▸ **Aim of the task**
Copy out all the data, word for word.

□ □ □ □ □

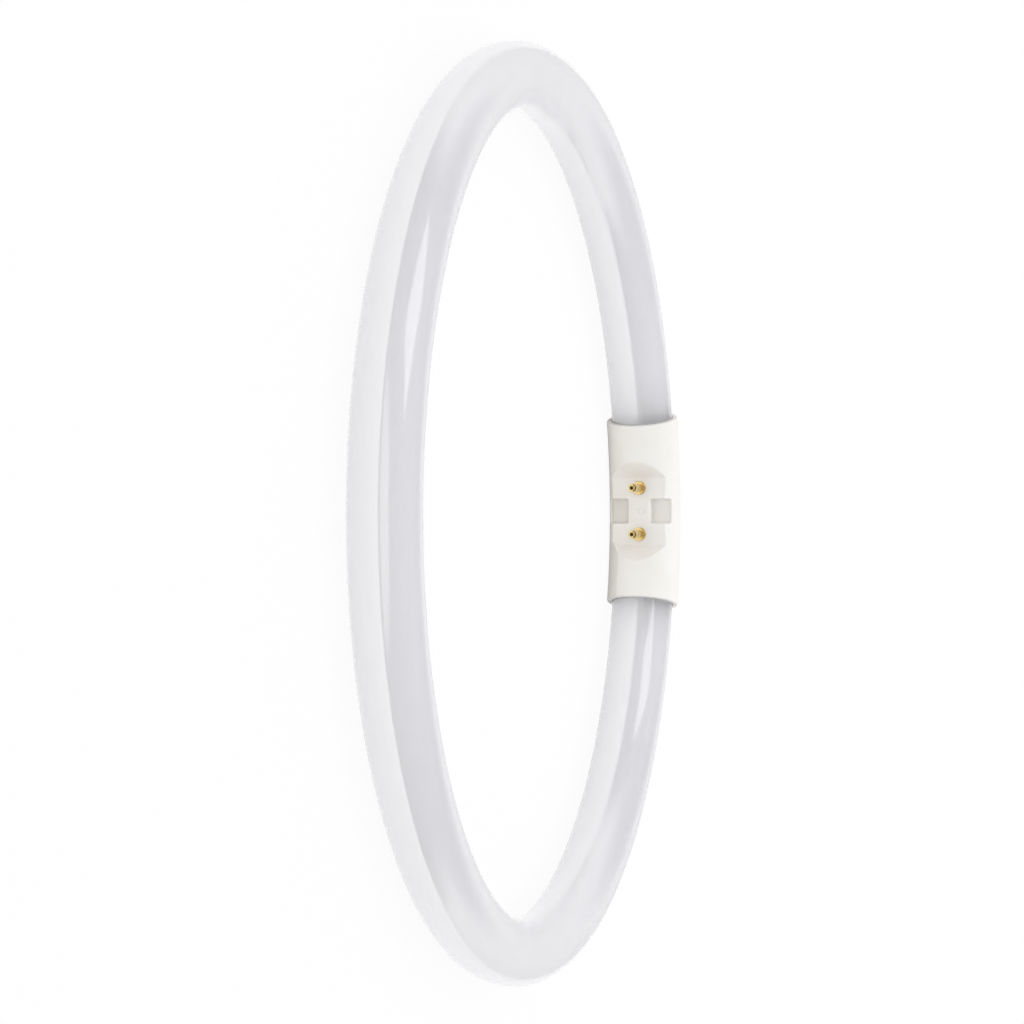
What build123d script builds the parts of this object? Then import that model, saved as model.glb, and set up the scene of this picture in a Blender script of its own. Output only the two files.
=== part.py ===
from build123d import *
from math import cos, degrees, radians, sin, tan
import os

# Circular lamp: a sealed opal glass ring whose two ends meet in a moulded two-part cap
# with a pair of contact pins that point at the middle of the ring.
# Millimetres. The origin is the middle of the ring, +Z is the ring's axis and +X points at the cap.

# Glass ring
ring_radius = 106.7  # middle of the ring to the middle of the glass tube
tube_radius = 8.3
tube_end_round = 2.0  # rounded shoulder of each sealed end
tube_end_gap = 0.3  # end of the glass to the back of the lead-in ramp

# Cap, a curved sleeve over both ends of the glass
tube_insertion = 11.2  # length of glass inside each mouth of the cap
mouth_gap = 0.2  # free gap round the glass at each mouth
cap_wall = 1.27
mouth_round = 0.35  # rounded outer edge of each mouth
seam_gap = 0.12  # shadow line between the two shells
lap_height = 1.1  # tongue of the inner shell inside the outer shell
lap_end_gap = 0.15
lap_root = 0.5  # depth that the tongue is rooted in its own shell
saddle_width = 1.5  # ribs inside the cap that grip the glass
saddle_inset = 2.6  # mouth to the first rib
saddle_pitch = 5.2  # first rib to the second

# Connector face of the inner shell
flat_depth = 6.5  # tube axis to the flat that carries the pins
flat_half_length = 9.25
flat_thickness = 1.2
ramp_angle = 45.0  # lead-in ramps at both ends of the flat
ramp_foot_round = 0.3
rim_round = 0.3  # moulded edges where the connector face meets the round side
latch_half_length = 3.4
latch_near = 3.1  # width of the bridge between the two latch pockets, halved
latch_side_inset = 1.47  # side of the cap to the far wall of a latch pocket
latch_depth = 3.0  # tube axis to the floor of a latch pocket
latch_wall = 1.0
latch_corner = 0.5  # upright corners of a latch pocket
latch_floor_round = 0.35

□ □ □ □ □

▸ **Response**
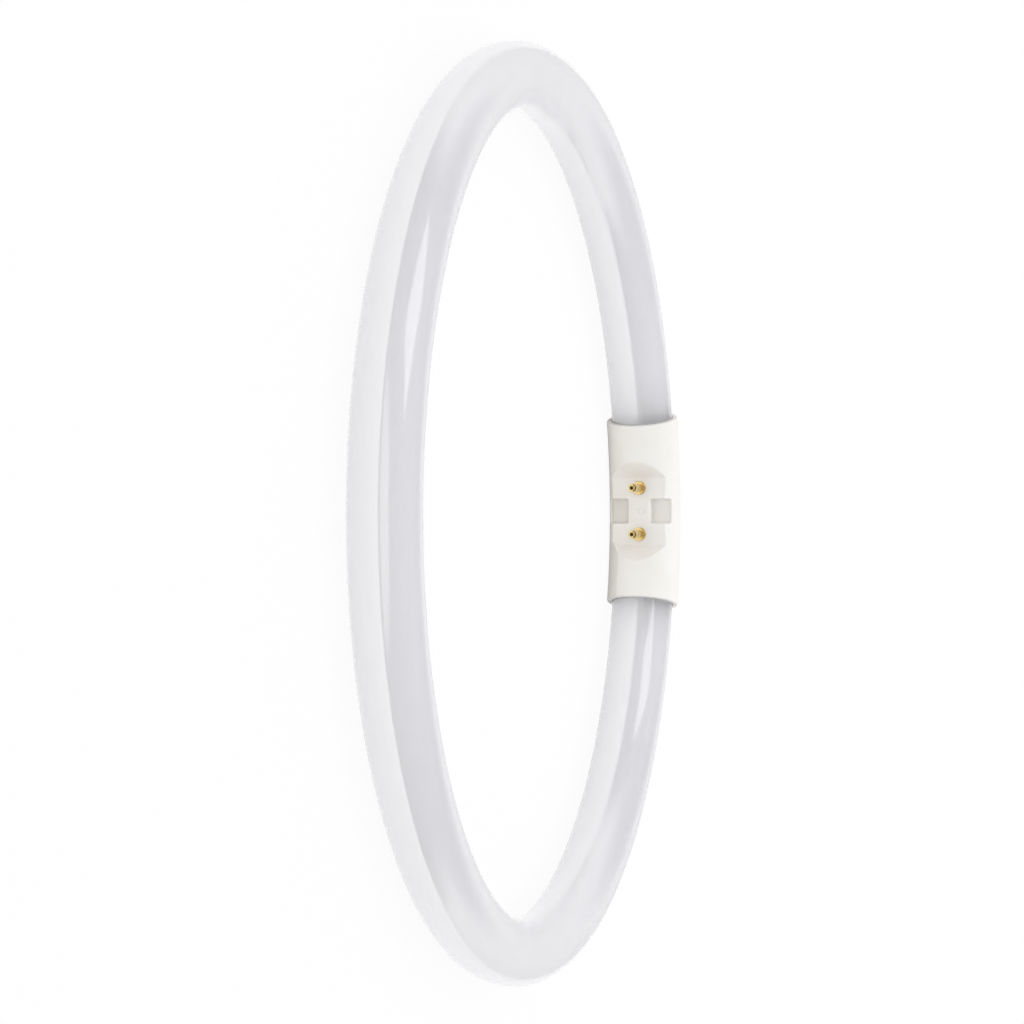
What build123d script builds the parts of this object? Then import that model, saved as model.glb, and set up the scene of this picture in a Blender script of its own. Output only the two files.
=== part.py ===
from build123d import *
from math import cos, degrees, radians, sin, tan
import os

# Circular lamp: a sealed opal glass ring whose two ends meet in a moulded two-part cap
# with a pair of contact pins that point at the middle of the ring.
# Millimetres. The origin is the middle of the ring, +Z is the ring's axis and +X points at the cap.

# Glass ring
ring_radius = 106.7  # middle of the ring to the middle of the glass tube
tube_radius = 8.3
tube_end_round = 2.0  # rounded shoulder of each sealed end
tube_end_gap = 0.3  # end of the glass to the back of the lead-in ramp

# Cap, a curved sleeve over both ends of the glass
tube_insertion = 11.2  # length of glass inside each mouth of the cap
mouth_gap = 0.2  # free gap round the glass at each mouth
cap_wall = 1.27
mouth_round = 0.35  # rounded outer edge of each mouth
seam_gap = 0.12  # shadow line between the two shells
lap_height = 1.1  # tongue of the inner shell inside the outer shell
lap_end_gap = 0.15
lap_root = 0.5  # depth that the tongue is rooted in its own shell
saddle_width = 1.5  # ribs inside the cap that grip the glass
saddle_inset = 2.6  # mouth to the first rib
saddle_pitch = 5.2  # first rib to the second

# Connector face of the inner shell
flat_depth = 6.5  # tube axis to the flat that carries the pins
flat_half_length = 9.25
flat_thickness = 1.2
ramp_angle = 45.0  # lead-in ramps at both ends of the flat
ramp_foot_round = 0.3
rim_round = 0.3  # moulded edges where the connector face meets the round side
latch_half_length = 3.4
latch_near = 3.1  # width of the bridge between the two latch pockets, halved
latch_side_inset = 1.47  # side of the cap to the far wall of a latch pocket
latch_depth = 3.0  # tube axis to the floor of a latch pocket
latch_wall = 1.0
latch_corner = 0.5  # upright corners of a latch pocket
latch_floor_round = 0.35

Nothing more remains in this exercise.